--- Start of Data extract ---
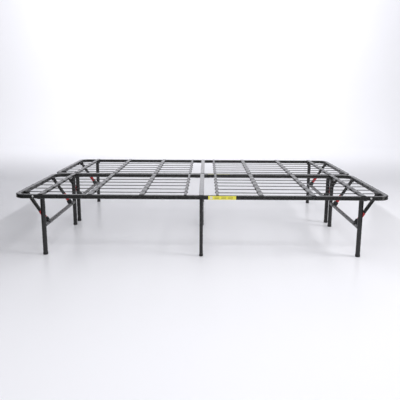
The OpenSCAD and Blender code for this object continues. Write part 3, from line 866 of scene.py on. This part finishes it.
# Labels: a printed film on the left rail of each unit, plain yellow with a pale patch
# and two rows of plain dark bars.
def printed_film(name, shade):
    film = bpy.data.materials.new(name)
    film.use_nodes = True
    nodes, links = film.node_tree.nodes, film.node_tree.links
    shader = nodes["Principled BSDF"]
    place = nodes.new("ShaderNodeTexCoord")
    ink = nodes.new("ShaderNodeTexNoise")
    ink.inputs["Scale"].default_value = 130
    tone = nodes.new("ShaderNodeValToRGB")
    tone.color_ramp.elements[0].color = tuple(c * 0.92 for c in shade) + (1,)
    tone.color_ramp.elements[1].color = tuple(min(1, c * 1.04) for c in shade) + (1,)
    links.new(place.outputs["Object"], ink.inputs["Vector"])
    links.new(ink.outputs["Fac"], tone.inputs["Fac"])
    links.new(tone.outputs["Color"], shader.inputs["Base Color"])
    shader.inputs["Roughness"].default_value = 0.35
    return film


yellow_film = printed_film("yellow_film", (0.93, 0.85, 0.10))
pale_film = printed_film("pale_film", (0.78, 0.77, 0.70))
dark_film = printed_film("dark_film", (0.05, 0.05, 0.05))
label_low, label_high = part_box("left_label")
label_face = label_low.y - unit_middle


def patch(bm, x, z, width, height, proud, index):
    made = bmesh.ops.create_cube(bm, size=1)["verts"]
    back = -half_unit
    bmesh.ops.scale(bm, vec=(width, back - label_face - proud, height), verts=made)
    bmesh.ops.translate(bm, vec=(x, (back + label_face + proud) / 2, z), verts=made)
    for face in {f for v in made for f in v.link_faces}:
        face.material_index = index


label_x = (label_low.x + label_high.x) / 2
label_z = (label_low.z + label_high.z) / 2
label_width = label_high.x - label_low.x
label_height = label_high.z - label_low.z
for unit, middle in UNITS:
    bm = bmesh.new()
    patch(bm, label_x, label_z, label_width, label_height, 0.00012, 0)
    patch(bm, label_low.x + 0.016, label_z, 0.014, 0.014, 0.00006, 1)
    for z in (label_z + 0.0042, label_z - 0.0042):
        for i in range(3):
            patch(bm, label_low.x + 0.046 + 0.036 * i, z, 0.026, 0.0022, 0.00006, 2)
    put_in_place(bm, middle, 1)
    deck = f"{unit}_foot_deck"
    sticker = make_piece(bm, f"{unit}_sticker", yellow_film, deck, [f"{unit}_label"])
    sticker.data.materials.append(pale_film)
    sticker.data.materials.append(dark_film)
--- End of Data extract ---
Return, please, the lines of the data from the first through the line containing "label_face = label_low.y - unit_middle", both kept, exactly as they stand and nothing more.

*The completed task*
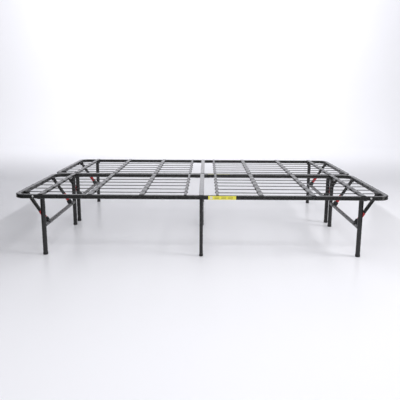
The OpenSCAD and Blender code for this object continues. Write part 3, from line 866 of scene.py on. This part finishes it.
# Labels: a printed film on the left rail of each unit, plain yellow with a pale patch
# and two rows of plain dark bars.
def printed_film(name, shade):
    film = bpy.data.materials.new(name)
    film.use_nodes = True
    nodes, links = film.node_tree.nodes, film.node_tree.links
    shader = nodes["Principled BSDF"]
    place = nodes.new("ShaderNodeTexCoord")
    ink = nodes.new("ShaderNodeTexNoise")
    ink.inputs["Scale"].default_value = 130
    tone = nodes.new("ShaderNodeValToRGB")
    tone.color_ramp.elements[0].color = tuple(c * 0.92 for c in shade) + (1,)
    tone.color_ramp.elements[1].color = tuple(min(1, c * 1.04) for c in shade) + (1,)
    links.new(place.outputs["Object"], ink.inputs["Vector"])
    links.new(ink.outputs["Fac"], tone.inputs["Fac"])
    links.new(tone.outputs["Color"], shader.inputs["Base Color"])
    shader.inputs["Roughness"].default_value = 0.35
    return film


yellow_film = printed_film("yellow_film", (0.93, 0.85, 0.10))
pale_film = printed_film("pale_film", (0.78, 0.77, 0.70))
dark_film = printed_film("dark_film", (0.05, 0.05, 0.05))
label_low, label_high = part_box("left_label")
label_face = label_low.y - unit_middle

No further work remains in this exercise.